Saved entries

------------------------------------------------

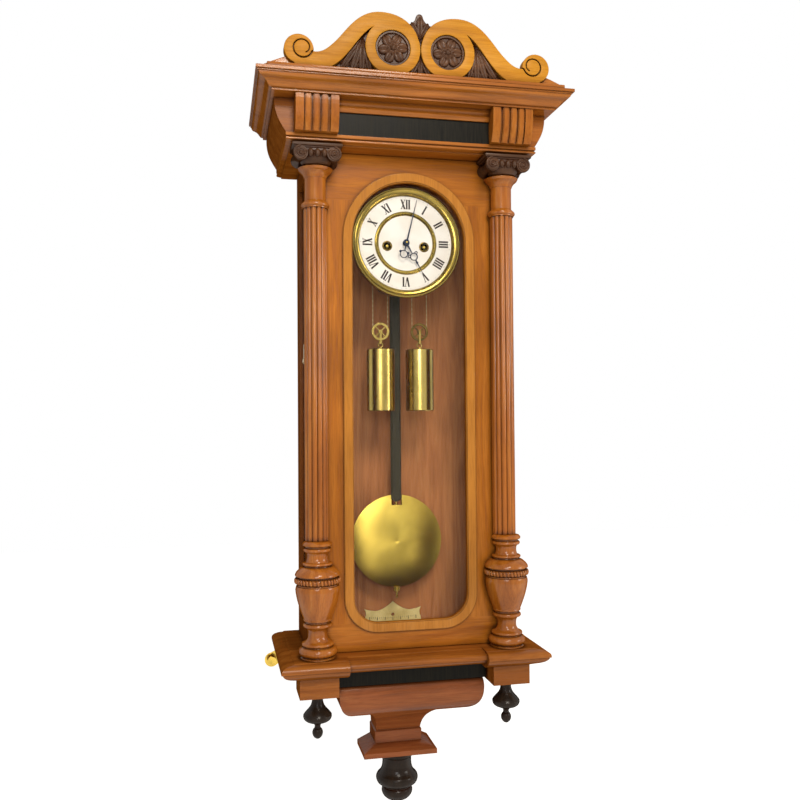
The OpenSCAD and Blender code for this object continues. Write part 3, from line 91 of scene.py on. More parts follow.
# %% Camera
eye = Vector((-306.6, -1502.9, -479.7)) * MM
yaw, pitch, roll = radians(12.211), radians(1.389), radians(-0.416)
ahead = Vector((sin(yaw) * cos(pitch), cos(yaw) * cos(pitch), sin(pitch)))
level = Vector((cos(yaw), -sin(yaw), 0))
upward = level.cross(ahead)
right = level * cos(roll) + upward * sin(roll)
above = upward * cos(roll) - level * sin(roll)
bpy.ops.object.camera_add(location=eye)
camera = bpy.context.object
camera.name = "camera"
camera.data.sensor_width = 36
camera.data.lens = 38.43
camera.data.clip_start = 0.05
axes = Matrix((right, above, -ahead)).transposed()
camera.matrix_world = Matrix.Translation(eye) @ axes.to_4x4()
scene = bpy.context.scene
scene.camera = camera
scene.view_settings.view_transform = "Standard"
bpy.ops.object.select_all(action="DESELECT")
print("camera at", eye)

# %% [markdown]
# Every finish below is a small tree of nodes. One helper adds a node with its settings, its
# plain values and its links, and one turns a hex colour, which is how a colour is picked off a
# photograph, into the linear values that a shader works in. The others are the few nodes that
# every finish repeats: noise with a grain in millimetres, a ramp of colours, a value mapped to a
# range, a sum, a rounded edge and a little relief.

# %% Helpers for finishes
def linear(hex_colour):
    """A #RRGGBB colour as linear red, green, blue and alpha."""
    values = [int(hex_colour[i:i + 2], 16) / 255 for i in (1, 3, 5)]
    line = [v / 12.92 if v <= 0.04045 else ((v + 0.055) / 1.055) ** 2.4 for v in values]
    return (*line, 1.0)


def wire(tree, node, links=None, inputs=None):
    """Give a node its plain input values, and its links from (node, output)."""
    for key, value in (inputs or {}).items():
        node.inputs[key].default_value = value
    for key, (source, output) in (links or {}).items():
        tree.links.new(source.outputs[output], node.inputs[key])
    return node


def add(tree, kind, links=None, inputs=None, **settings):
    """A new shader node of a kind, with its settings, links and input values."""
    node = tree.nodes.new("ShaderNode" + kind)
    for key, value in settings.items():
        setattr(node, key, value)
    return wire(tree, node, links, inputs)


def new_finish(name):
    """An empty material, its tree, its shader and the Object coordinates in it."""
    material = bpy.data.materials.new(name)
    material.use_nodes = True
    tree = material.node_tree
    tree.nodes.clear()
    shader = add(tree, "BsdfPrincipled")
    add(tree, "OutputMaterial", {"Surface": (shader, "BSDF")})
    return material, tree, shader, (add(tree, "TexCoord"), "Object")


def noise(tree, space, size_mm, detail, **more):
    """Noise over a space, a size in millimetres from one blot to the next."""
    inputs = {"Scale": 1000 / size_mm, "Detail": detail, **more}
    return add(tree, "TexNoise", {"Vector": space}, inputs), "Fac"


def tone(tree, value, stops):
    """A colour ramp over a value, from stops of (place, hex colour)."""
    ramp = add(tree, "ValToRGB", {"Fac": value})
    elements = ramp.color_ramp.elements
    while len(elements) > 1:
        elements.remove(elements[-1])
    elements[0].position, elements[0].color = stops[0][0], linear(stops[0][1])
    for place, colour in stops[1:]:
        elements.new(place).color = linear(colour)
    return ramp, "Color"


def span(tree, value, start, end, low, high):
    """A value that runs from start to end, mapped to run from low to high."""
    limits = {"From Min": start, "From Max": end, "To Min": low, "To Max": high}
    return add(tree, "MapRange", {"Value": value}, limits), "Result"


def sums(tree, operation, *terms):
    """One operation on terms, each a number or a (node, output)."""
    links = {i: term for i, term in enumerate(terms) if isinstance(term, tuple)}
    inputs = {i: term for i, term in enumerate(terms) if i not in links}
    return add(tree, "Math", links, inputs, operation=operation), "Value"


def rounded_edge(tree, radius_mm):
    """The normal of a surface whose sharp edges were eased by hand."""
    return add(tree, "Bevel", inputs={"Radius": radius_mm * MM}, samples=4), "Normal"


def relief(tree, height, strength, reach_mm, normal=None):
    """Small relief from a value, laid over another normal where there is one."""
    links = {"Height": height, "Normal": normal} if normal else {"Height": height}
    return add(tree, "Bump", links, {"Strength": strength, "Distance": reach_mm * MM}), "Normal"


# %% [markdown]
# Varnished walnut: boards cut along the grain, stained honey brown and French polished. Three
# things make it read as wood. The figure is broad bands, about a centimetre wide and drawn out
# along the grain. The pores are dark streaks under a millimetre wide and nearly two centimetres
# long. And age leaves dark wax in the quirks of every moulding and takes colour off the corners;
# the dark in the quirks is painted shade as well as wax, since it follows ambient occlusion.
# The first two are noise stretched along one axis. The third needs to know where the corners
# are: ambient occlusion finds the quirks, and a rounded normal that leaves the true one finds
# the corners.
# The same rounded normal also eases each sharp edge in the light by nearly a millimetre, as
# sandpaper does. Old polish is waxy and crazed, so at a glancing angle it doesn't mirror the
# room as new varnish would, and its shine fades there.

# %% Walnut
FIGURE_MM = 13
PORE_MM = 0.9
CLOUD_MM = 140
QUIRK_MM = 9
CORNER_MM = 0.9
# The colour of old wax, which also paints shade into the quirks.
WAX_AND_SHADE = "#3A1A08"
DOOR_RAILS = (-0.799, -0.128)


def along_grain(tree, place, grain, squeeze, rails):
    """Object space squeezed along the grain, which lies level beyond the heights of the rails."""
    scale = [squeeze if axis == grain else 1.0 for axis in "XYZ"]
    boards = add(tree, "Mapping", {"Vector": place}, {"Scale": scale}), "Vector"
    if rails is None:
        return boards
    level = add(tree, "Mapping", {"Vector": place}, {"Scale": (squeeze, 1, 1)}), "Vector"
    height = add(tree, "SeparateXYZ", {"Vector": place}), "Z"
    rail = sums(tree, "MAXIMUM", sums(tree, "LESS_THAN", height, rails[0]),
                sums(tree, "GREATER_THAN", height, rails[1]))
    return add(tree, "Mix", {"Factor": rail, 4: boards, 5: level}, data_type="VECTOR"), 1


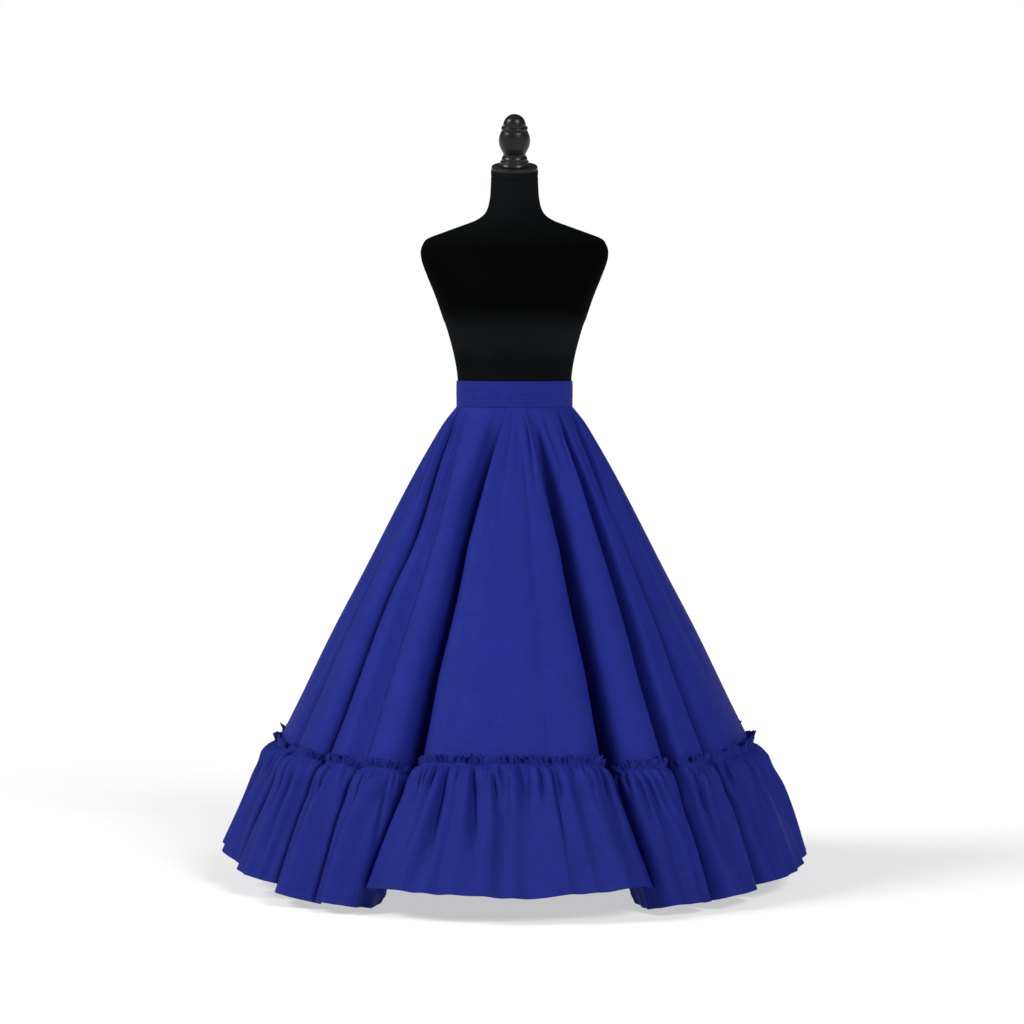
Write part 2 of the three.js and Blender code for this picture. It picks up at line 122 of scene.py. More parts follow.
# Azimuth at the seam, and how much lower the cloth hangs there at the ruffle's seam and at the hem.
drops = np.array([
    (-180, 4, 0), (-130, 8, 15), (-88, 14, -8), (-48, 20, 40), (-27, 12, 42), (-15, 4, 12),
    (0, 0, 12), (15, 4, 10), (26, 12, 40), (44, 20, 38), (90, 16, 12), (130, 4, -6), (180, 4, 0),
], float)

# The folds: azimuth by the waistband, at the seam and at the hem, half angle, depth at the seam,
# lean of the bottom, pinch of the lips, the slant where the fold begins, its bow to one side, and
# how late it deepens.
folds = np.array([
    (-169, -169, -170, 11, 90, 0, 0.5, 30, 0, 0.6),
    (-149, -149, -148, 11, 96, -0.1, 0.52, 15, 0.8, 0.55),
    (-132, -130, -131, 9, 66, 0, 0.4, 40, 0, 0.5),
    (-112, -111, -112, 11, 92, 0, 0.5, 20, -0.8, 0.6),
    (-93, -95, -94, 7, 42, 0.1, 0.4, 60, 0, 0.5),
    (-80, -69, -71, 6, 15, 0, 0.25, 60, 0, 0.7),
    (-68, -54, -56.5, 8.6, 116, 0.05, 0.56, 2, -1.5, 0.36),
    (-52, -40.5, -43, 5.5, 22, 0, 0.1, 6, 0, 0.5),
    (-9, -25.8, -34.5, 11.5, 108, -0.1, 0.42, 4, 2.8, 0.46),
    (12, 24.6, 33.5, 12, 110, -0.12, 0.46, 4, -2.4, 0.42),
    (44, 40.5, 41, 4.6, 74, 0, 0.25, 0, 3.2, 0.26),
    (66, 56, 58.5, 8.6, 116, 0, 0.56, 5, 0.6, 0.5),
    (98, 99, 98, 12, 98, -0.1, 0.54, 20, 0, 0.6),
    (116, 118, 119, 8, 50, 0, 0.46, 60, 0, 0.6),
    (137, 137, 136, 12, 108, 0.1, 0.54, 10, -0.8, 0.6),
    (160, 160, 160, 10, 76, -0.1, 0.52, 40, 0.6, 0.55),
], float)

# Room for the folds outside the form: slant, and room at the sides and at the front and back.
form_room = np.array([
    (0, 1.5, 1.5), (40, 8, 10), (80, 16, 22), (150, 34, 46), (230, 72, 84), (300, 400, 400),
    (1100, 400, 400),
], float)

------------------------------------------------

Short task -
Gather each line in these records that contains the string "Blender".

Right answer -
The OpenSCAD and Blender code for this object continues. Write part 3, from line 91 of scene.py on. More parts follow.
Write part 2 of the three.js and Blender code for this picture. It picks up at line 122 of scene.py. More parts follow.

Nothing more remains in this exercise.